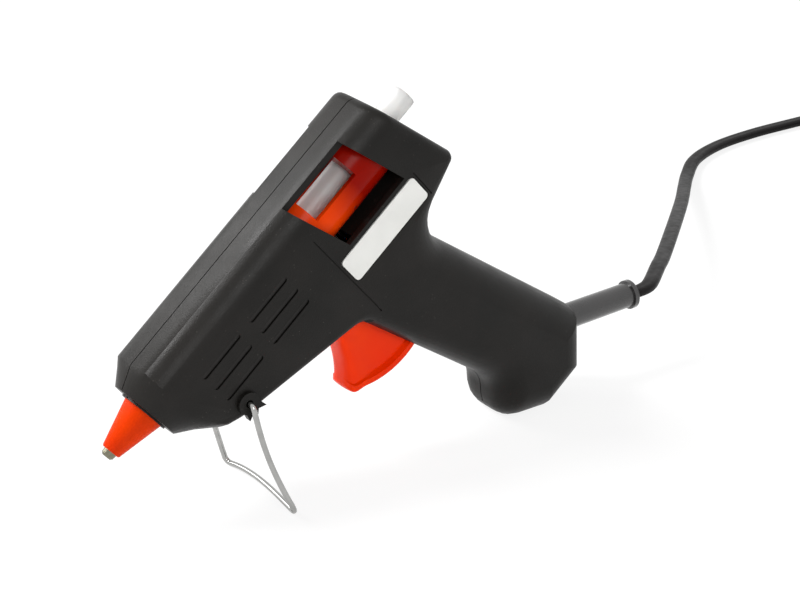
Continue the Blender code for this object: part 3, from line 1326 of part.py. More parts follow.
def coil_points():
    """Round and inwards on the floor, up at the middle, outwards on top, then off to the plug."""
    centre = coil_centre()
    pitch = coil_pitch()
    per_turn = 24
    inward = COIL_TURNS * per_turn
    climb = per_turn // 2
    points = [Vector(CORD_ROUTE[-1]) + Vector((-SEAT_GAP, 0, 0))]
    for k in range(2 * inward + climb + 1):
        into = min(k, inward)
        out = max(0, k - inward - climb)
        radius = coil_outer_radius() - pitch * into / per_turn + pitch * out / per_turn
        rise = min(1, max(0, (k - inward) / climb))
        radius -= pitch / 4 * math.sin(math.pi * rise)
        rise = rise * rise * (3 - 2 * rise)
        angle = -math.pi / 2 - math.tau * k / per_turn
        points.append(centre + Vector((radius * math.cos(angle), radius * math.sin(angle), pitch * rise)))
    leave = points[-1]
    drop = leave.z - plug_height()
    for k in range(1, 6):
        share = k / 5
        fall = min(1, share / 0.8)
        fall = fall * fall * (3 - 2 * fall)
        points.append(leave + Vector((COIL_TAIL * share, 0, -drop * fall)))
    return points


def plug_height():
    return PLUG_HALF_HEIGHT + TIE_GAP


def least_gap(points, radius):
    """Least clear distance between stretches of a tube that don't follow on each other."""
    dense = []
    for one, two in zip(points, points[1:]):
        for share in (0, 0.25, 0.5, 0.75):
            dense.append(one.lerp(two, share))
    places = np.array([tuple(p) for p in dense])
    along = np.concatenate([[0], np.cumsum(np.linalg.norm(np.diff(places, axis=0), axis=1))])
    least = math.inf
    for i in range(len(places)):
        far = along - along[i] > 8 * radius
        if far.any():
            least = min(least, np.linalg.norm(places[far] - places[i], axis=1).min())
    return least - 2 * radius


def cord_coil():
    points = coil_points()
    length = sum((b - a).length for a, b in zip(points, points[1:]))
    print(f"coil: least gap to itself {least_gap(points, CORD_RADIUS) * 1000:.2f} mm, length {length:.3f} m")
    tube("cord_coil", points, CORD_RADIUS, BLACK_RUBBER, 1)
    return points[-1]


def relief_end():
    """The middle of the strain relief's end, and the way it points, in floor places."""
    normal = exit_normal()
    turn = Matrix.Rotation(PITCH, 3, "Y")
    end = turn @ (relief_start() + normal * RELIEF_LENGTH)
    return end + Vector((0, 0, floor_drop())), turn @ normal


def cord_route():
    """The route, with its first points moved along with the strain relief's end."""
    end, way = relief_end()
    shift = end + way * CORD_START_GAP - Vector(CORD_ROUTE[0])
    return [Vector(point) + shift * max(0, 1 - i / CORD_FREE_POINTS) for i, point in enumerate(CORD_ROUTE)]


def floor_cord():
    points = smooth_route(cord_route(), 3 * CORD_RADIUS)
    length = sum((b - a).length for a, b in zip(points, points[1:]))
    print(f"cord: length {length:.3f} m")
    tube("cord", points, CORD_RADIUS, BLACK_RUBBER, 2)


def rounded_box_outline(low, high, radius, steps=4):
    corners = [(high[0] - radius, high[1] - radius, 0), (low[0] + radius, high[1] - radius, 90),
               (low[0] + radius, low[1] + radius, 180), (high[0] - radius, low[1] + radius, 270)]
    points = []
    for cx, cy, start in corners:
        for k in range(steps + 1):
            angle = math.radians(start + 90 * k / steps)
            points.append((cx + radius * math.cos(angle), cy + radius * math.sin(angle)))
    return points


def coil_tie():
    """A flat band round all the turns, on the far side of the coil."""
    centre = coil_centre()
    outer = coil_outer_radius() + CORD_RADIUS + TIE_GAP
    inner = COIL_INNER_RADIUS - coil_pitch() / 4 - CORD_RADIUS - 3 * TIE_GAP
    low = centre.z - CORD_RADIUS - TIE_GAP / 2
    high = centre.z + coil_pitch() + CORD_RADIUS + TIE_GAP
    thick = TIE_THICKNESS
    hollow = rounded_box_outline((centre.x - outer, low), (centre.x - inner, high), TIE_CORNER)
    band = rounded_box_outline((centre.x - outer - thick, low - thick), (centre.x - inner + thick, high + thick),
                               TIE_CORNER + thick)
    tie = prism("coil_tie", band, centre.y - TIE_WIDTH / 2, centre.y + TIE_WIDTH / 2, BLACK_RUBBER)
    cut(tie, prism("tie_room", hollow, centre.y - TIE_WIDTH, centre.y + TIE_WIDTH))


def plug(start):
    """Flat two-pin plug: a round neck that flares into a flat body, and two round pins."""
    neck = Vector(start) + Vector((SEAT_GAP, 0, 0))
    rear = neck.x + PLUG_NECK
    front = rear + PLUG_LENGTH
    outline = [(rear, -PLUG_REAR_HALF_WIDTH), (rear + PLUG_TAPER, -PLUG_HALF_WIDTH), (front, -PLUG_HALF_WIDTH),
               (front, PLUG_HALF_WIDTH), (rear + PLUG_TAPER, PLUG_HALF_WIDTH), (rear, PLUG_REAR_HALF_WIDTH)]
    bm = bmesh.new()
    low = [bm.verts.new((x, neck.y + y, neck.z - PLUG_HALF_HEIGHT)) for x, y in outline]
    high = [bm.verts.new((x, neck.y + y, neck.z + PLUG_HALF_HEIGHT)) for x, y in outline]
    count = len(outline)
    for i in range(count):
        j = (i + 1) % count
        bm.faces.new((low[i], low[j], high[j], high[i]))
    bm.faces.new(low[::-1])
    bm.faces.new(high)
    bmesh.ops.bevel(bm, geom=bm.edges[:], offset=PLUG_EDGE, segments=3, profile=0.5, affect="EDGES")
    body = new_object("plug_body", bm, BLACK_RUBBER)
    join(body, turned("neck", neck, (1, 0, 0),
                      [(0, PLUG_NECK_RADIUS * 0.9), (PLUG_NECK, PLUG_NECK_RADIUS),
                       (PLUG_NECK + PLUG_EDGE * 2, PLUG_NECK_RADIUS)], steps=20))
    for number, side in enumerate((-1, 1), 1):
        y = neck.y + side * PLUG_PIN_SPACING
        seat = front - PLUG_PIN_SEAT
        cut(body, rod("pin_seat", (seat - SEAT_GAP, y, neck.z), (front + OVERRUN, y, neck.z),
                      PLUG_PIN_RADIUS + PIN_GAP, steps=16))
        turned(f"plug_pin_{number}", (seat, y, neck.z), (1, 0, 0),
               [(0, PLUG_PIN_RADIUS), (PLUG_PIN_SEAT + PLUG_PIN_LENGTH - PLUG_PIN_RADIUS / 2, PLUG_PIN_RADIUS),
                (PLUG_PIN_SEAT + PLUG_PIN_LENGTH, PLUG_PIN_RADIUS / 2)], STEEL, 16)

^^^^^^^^

▶ **WHAT IS BEING ASKED**:
Your answer should be exactly the lines of the data above, from the first through the line containing "return PLUG_HALF_HEIGHT + TIE_GAP".

▶ **OUTPUT OF THE EXERCISE**:
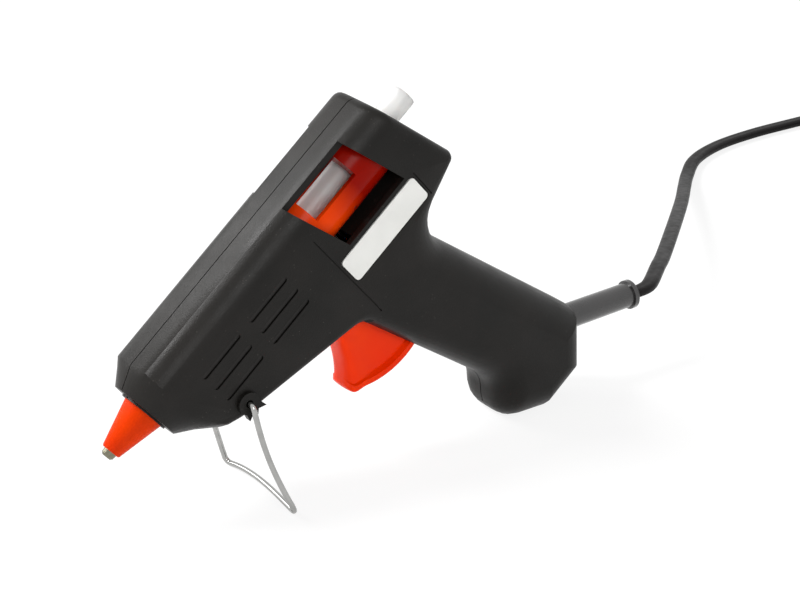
Continue the Blender code for this object: part 3, from line 1326 of part.py. More parts follow.
def coil_points():
    """Round and inwards on the floor, up at the middle, outwards on top, then off to the plug."""
    centre = coil_centre()
    pitch = coil_pitch()
    per_turn = 24
    inward = COIL_TURNS * per_turn
    climb = per_turn // 2
    points = [Vector(CORD_ROUTE[-1]) + Vector((-SEAT_GAP, 0, 0))]
    for k in range(2 * inward + climb + 1):
        into = min(k, inward)
        out = max(0, k - inward - climb)
        radius = coil_outer_radius() - pitch * into / per_turn + pitch * out / per_turn
        rise = min(1, max(0, (k - inward) / climb))
        radius -= pitch / 4 * math.sin(math.pi * rise)
        rise = rise * rise * (3 - 2 * rise)
        angle = -math.pi / 2 - math.tau * k / per_turn
        points.append(centre + Vector((radius * math.cos(angle), radius * math.sin(angle), pitch * rise)))
    leave = points[-1]
    drop = leave.z - plug_height()
    for k in range(1, 6):
        share = k / 5
        fall = min(1, share / 0.8)
        fall = fall * fall * (3 - 2 * fall)
        points.append(leave + Vector((COIL_TAIL * share, 0, -drop * fall)))
    return points


def plug_height():
    return PLUG_HALF_HEIGHT + TIE_GAP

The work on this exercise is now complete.